Posted By: Abid on 23-11-2018 | 20:15:37Category: Political Videos, News


Donald Trump insists the GOP’s midterm election shellacking had nothing to do with him. Things will be different, he says, when his name is actually on the ballot in 2020.

While it’s true that most presidents who see their party suffer major losses in their first midterm election get reelected anyway, Trump isn’t most presidents — and there are lots of blaring-red warning lights in this month’s election results for his bid for a second term.Unlike most of his predecessors, he’s been persistently unpopular, with approval ratings mired in the 40-percent range — so far, he’s the only president in the modern era whose job approval ratings have never been over 50 percent, according to Gallup.

Some of Democrats’ biggest gains came in the states that powered Trump’s Electoral College victory in 2016: Michigan, Pennsylvania and Wisconsin. And while a president’s base has stayed home in previous midterm elections, leading to losses, the record turnout in this year’s races suggests 2018 was more like a 2016 re-run than Trump voters standing on the sidelines.

Thus far, even Trump loyalists in the party haven’t seen the president expand his electoral base beyond core Republicans.“This is now the party of Donald Trump. I read articles saying the Republican Party has merged with the Trump coalition — they have no choice. Trump voters own the Republican Party. That’s consolidated,” said John McLaughlin, who was part of the team of pollsters working on Trump’s 2016 campaign. “The bad part is they haven’t broadened [his coalition]. They haven’t gotten his job approval over 50 percent, like Reagan. We haven’t done that.”

Republicans have taken solace in the examples of recent presidents who saw their party drubbed in their first midterm, only to win a resounding reelection victory two years later.

Barack Obama’s Democratic Party lost 63 House seats and 6 Senate seats in 2010, but Obama defeated former Massachusetts Gov. Mitt Romney in 2012. Republicans flipped both the House, where they netted 52 seats, and Senate in 1994, but Bill Clinton slaughtered former Sen. Bob Dole (R-Kan.) in 1996. Ronald Reagan’s GOP lost 26 House seats in 1982 — and picked up a seat in the Senate — but Reagan nearly swept the Electoral College against former Vice President Walter Mondale two years later, winning a 49-state landslide.

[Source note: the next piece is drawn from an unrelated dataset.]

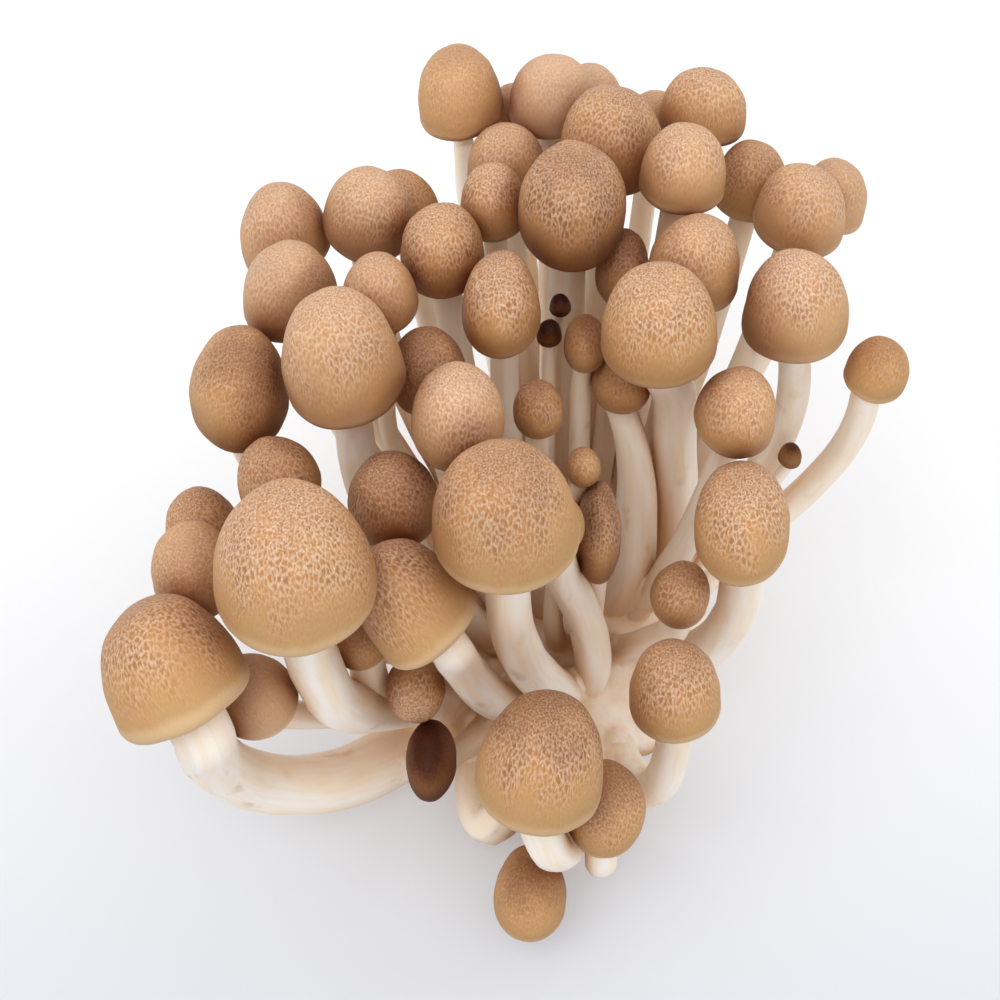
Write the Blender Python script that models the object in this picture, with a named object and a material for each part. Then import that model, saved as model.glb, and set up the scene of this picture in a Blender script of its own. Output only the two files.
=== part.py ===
"""A cluster of brown beech mushrooms, standing on its cut base.

Every mushroom is one row of MUSHROOMS. A row says where the cap shows in the
reference photograph, in pixels, how high it stands and how wide it is, in
millimetres. The position across the ground is worked out from those by
seen_at(), which follows the photograph's line of sight.

The white stems are grown together with the base into one solid. Each brown
cap is a solid of its own, and sits on the top of its stem.

Frame: +Z up, origin at the middle of the flat cut under the base, +Y away
from the viewer. The design is in millimetres; Blender's units are metres.
"""

import math
from dataclasses import dataclass

import bmesh
import bpy
import numpy as np
from mathutils import Vector, noise

MM = 0.001

# The photograph's line of sight
PHOTO_MIDDLE = 500.0
FOCAL_PIXELS = 2222.0
VIEW_ELEVATION = math.radians(52.0)
ORIGIN_PIXEL = (568.0, 650.0)
ORIGIN_DISTANCE = 395.0

# Proportions of a cap, as parts of its half width
CROWN_SHOWS = 0.70
MIDDLE_SHOWS = 0.30
MOST_LEAN = 0.96
OUTWARD_LEAN = math.radians(14.0)
FULLNESS = 2.3
DOME_ANGLES = (31.0, 62.0, 90.0)
UNDER_DEPTH = 0.36
LIP = (0.80, -0.22)
GILL_TOP = -0.12
GILL_EDGE = -0.21
SEAT_LEVEL = -0.05
LUMPS = 0.07
LUMP_PITCH = 0.75

# Caps in millimetres
GILLED_FROM = 11.0
CAP_SIDES = ((16.0, 16), (11.0, 14), (6.0, 12), (0.0, 9))
SEAT_MARGIN = 0.5
SEAT_LIMIT = 0.72
SEAT_GAP = 0.3
CAP_GAP = 0.5
SLIDE_STEP = 0.4
SLIDE_ROUNDS = 90
NEIGHBOUR_REACH = 45.0
LEAN_REACH = 60.0

# Stems in millimetres
TOP_THICKNESS = 0.88
STEM_GAP = 0.6
NODE_PITCH = 5.0
CURVE_PARTS = 12
NECK_SHARE = 0.45
NECK_MORE = 1.0
NECK_ROOM = 2.0
LEAVE_OUT = 0.55
LEAVE_UP = 0.8
HANDLE_SHARE = 0.35
WAY_PULL = 0.4
FREE_PULL = 0.05
EASE_SHARE = 0.3
LAST_EASE = 0.1
LAST_ROUNDS = 10
STEM_SLACK = 0.55
STEM_SIDES = 8
THIN_SIDES = 6
THIN_STEM = 5.0
TAPER_POWER = 0.8
TOP_FROM = 0.8
FOOT_SPREAD = 0.30
FOOT_WOBBLE = 3.0
FOOT_SEED = 1795828577
FOOT_REACH = 17.0
FOOT_LEVEL = 5.0
FLOOR_GAP = 0.8
SETTLE_ROUNDS = 70

# Base in millimetres
BASE_SIDES = 22
BASE_RINGS = ((24.5, 0.0), (25.5, 3.5), (24.0, 8.0), (17.5, 12.5), (8.5, 15.5))
BASE_TOP = 16.5
BASE_LUMPS = 2.6
BASE_PITCH = 1.7
WELD = 0.02

CAP_COLOUR = (0.52, 0.30, 0.15, 1.0)
STEM_COLOUR = (0.86, 0.80, 0.70, 1.0)


@dataclass
class Mushroom:
    """One mushroom: photo places in pixels, sizes in millimetres."""

    cap_at: tuple
    height: float
    width: float
    stem: float
    crown_at: tuple = None
    length: float = 1.15
    rise: float = 1.5
    turn: float = 0.0
    swell: float = 1.05
    way: tuple = ()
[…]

Reagan’s example has been a balm for some Republicans, especially given the similarities in the House-Senate split decisions — Republicans gained at least one Senate seat this year, pending the results of next week’s special-election runoff in Mississippi. But in order to repeat his feat, Trump’s approval rating would have to rise to heretofore-unseen levels: Reagan was in the low-40s around the 1982 midterms and improved to 58 percent in the Gallup poll immediately before the 1984 election.